SEATTLE, Washington — African popular music, sometimes called Afro-pop, began in the 1960’s, when popular American music of the 1920’s and 30’s crossed airwaves and settled in the radios of African homes. African musicians were soon using similar ideas, rhythms, and sounds. As colonialism crumbled, songs were modified to reflect traditional, regional music. French-speaking nations were later influenced by Cuban music. It has only been recently, though, that artists have had the resources to hit mainstream status.
Sampling African music is a lot like sampling European music. People sing in more languages and more styles than can be counted. Here are a few of many talented African musicians:
Nhlanhla Nciza, Theo Kgosinkwe and Tebogo Madingoane founded South-African based Mafikizolo in the 1990s. The road to success was a long one; it was not until the release of their third, Gate Crashers, that they were launched into the spotlight.

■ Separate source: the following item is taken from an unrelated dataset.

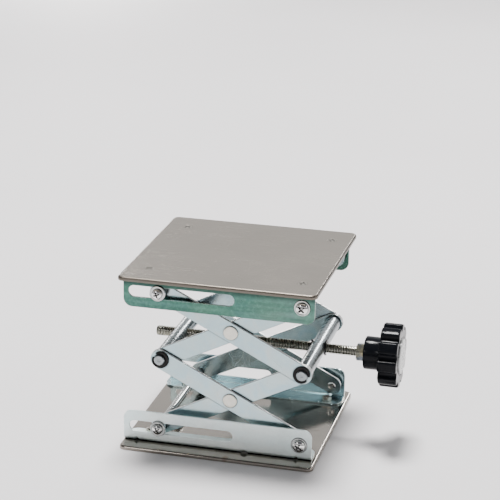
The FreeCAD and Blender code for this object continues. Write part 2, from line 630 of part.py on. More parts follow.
def scissor_parts():
    """The eight links with their rivets, and the two axles that slide."""
    base_fixed = (FIXED_X, BASE_PIVOT_Z)
    base_slide = (SLIDE_X, BASE_PIVOT_Z)
    top_fixed = (FIXED_X, TOP_PIVOT_Z)
    top_slide = (SLIDE_X, TOP_PIVOT_Z)
    middle_left = (SLIDE_X, MIDDLE_Z)
    middle_right = (FIXED_X, MIDDLE_Z)
    parts = {
        "lower_crossing_rivets": crossing_rivets(LOWER_CROSS_Z),
        "upper_crossing_rivets": crossing_rivets(UPPER_CROSS_Z),
        "base_slide_axle": slide_axle(BASE_PIVOT_Z, LINKS_INSIDE),
        "base_slide_bushes": slide_bushes(BASE_PIVOT_Z, INNER_LINK_FACE),
        "base_slide_screws": slide_screws(BASE_PIVOT_Z, LINKS_INSIDE, (35, 10)),
        "top_slide_axle": slide_axle(TOP_PIVOT_Z, OUTER_LINK_FACE - LINK_THICKNESS),
        "top_slide_bushes": slide_bushes(TOP_PIVOT_Z, OUTER_LINK_FACE),
        "top_slide_screws": slide_screws(TOP_PIVOT_Z, OUTER_LINK_FACE - LINK_THICKNESS, (20, 50)),
    }
    for name, side in (("front", FRONT), ("rear", REAR)):
        lower_outer = link(side, OUTER_LINK_FACE, base_fixed, middle_left, (PIVOT_SHANK, ROD_PIN))
        lower_inner = link(side, INNER_LINK_FACE, base_slide, middle_right, (AXLE_SCREW, ROD_PIN))
        upper_inner = link(side, INNER_LINK_FACE, middle_left, top_fixed, (ROD_PIN, PIVOT_SHANK))
        upper_outer = link(side, OUTER_LINK_FACE, middle_right, top_slide, (ROD_PIN, AXLE_SCREW))
        parts["lower_outer_link_" + name] = lower_outer
        parts["lower_inner_link_" + name] = lower_inner
        parts["upper_inner_link_" + name] = upper_inner
        parts["upper_outer_link_" + name] = upper_outer
    return parts


def drive_parts():
    """The two cross rods, the lead screw and what turns with it."""
    running_hole = SCREW_DIAMETER + 2 * RUNNING
    return {
        "threaded_cross_rod": cross_rod(SLIDE_X, running_hole),
        "threaded_rod_clips": rod_clips(SLIDE_X, (235, 60)),
        "thrust_cross_rod": spot_faced(cross_rod(FIXED_X, running_hole), FIXED_X),
        "thrust_rod_clips": rod_clips(FIXED_X, (60, 120)),
        "lead_screw": lead_screw(),
        "lead_screw_clips": screw_clips(),
        "knob_lock_nut": lock_nut(),
        "knob": knob(),
        "knob_cap": knob_cap(),
    }


def link_angle(height):
    """The links' angle when the top stands at this height."""
    return math.asin((height - 2 * PIVOT_RISE) / (2 * LINK_LENGTH))


def describe_travel():
    """Prints what the joints need: the limits of the links' angle and of the screw's turn."""
    lowest = link_angle(LOWEST_HEIGHT)
    highest = link_angle(HIGHEST_HEIGHT)
    feed = LINK_LENGTH * (math.cos(lowest) - math.cos(highest))
    screw_turn = 2 * math.pi * feed / SCREW_PITCH
    print("height at rest", round(HEIGHT, 3), "sliding pivots at x", round(SLIDE_X, 4))
    print("middle z", round(MIDDLE_Z, 4), "crossings z", round(LOWER_CROSS_Z, 4), round(UPPER_CROSS_Z, 4))
    print("link travel, degrees", math.degrees(lowest - REST_ANGLE), math.degrees(highest - REST_ANGLE))
    print("screw turns over the travel", feed / SCREW_PITCH, "link radians per screw radian", (highest - lowest) / screw_turn)


def main():
    os.makedirs("parts", exist_ok=True)
    parts = {}
    for group in (base_parts, top_parts, scissor_parts, drive_parts):
        parts.update(group())
    for name, shape in sorted(parts.items()):
        if not shape.isValid():
            print("NOT VALID:", name)
        shape.exportStep(os.path.join("parts", name + ".step"))
    print(len(parts), "nodes,", sum(len(shape.Solids) for shape in parts.values()), "solids")
    describe_travel()


main()
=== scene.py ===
import math

import bmesh
import bpy
from mathutils import Matrix, Vector


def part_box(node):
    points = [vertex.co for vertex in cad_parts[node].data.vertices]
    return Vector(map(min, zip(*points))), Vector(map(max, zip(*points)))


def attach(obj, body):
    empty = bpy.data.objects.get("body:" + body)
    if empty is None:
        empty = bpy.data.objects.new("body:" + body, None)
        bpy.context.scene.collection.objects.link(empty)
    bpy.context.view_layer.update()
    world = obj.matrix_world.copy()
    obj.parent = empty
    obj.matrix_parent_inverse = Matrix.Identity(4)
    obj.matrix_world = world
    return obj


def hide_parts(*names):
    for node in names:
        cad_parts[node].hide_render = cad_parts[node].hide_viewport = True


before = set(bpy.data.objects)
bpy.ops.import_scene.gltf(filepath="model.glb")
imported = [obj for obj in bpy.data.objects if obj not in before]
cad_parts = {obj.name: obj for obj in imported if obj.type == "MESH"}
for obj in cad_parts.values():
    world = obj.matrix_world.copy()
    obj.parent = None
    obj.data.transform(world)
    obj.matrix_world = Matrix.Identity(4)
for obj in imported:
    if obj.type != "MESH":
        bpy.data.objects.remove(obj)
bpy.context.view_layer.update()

MM = 0.001
FRONT, REAR = -1, 1


# ---------------------------------------------------------------- places and sizes, in millimetres
def box_mm(node):
    low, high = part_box(node)
    return low / MM, high / MM


def middle(node):
    low, high = box_mm(node)
    return (low + high) / 2


KNOB_LOW, KNOB_HIGH = box_mm("knob")
NUT_LOW, NUT_HIGH = box_mm("knob_lock_nut")
CAP_LOW, CAP_HIGH = box_mm("knob_cap")
SCREW_LOW, SCREW_HIGH = box_mm("lead_screw")
MID_Z = middle("lead_screw").z
THRUST_X = middle("thrust_cross_rod").x
NUTROD_X = middle("threaded_cross_rod").x
FIXED_X = middle("base_pivot_washers").x
SLIDE_X = middle("base_slide_axle").x
BASE_Z = middle("base_slide_axle").z
TOP_Z = middle("top_slide_axle").z
CROSS_X = middle("lower_crossing_rivets").x
LOWER_Z = middle("lower_crossing_rivets").z
UPPER_Z = middle("upper_crossing_rivets").z
HEIGHT = box_mm("top_plate")[1].z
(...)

Professional and personal troubles alike plagued the group. In 2001, all three were involved in an almost deadly car accident. In 2004, Madingoane confronted a road-rage driver and was fatally shot. Instead of disbanding the group entirely, Nciza and Kgosinkwe mourned their friend and continued to make music in his memory.
Nciza describes their style as Afro-pop, kwela, (a jazzy, pennywhistle music,) and marabi, (a South-African style of keyboarding.) Their latest album, Six Mabone, embodies these styles. Among their most popular songs are Khona, Happiness and Marabi.
Identical twins Peter and Paul Okoye were born in Jos, Nigeria. Despite their greatest fear –living in poverty – they pursued music from a young age. In high school, they mimicked the songs and dancing of Michael Jackson, Bobby Brown, and MC Hammer. As university students at Nigeria’s University of Abuja, they formed P-Square.
After the twins won an industry showcase competition, tobacco company Benson & Hedges sponsored their first album, Last Nite. Since the 2003 debut, the Okoyes have become national and international superstars. The brothers have toured the United Kingdom, the United States, and across Africa. Their songs have made multiple appearances on MTV’s Naija top 10 charts. Like Mafikizolo, the duo has been awarded several African Music Awards. In 2006, they won the Hop-Hop World awards.
P-Square’s songs are most often described as R&B, though songs their songs range from hip-hop, to reggae. Alingo, Personally and Beautiful Onyinye are some of their most beloved numbers.
Aminata Wassidje Traore:
Traore grew up in Dire, Mali. Born to a Songhai family, an ethnic minority, she has always been aware of the ethnic violence faced by North Malians.
Her music reflects that awareness; she hopes to spread a message of unity and peace. Every one of her songs has a message – some narrative, others prescriptive. “Tamala” is the story of two families of different ethnicities who reconcile to become ‘cousins.’ “Tamaquesh” encourages young people to settle in the relatively tolerant, prosperous Dire. “Takamba,” meanwhile, acknowledges the problems of the north, and labels underdevelopment and poverty as the causes.
Traore started in a position many African musicians find themselves today: she didn’t have the backing of a production company. But she pulled together the funds, and with the help of artist Mamadou Kelly, self-produced her album. She is now a featured artist with Akwaaba music.
All three bands are extremely talented. All three have a following. Their music is rich and diverse; a unique blend of modern influence and their cultural heritage.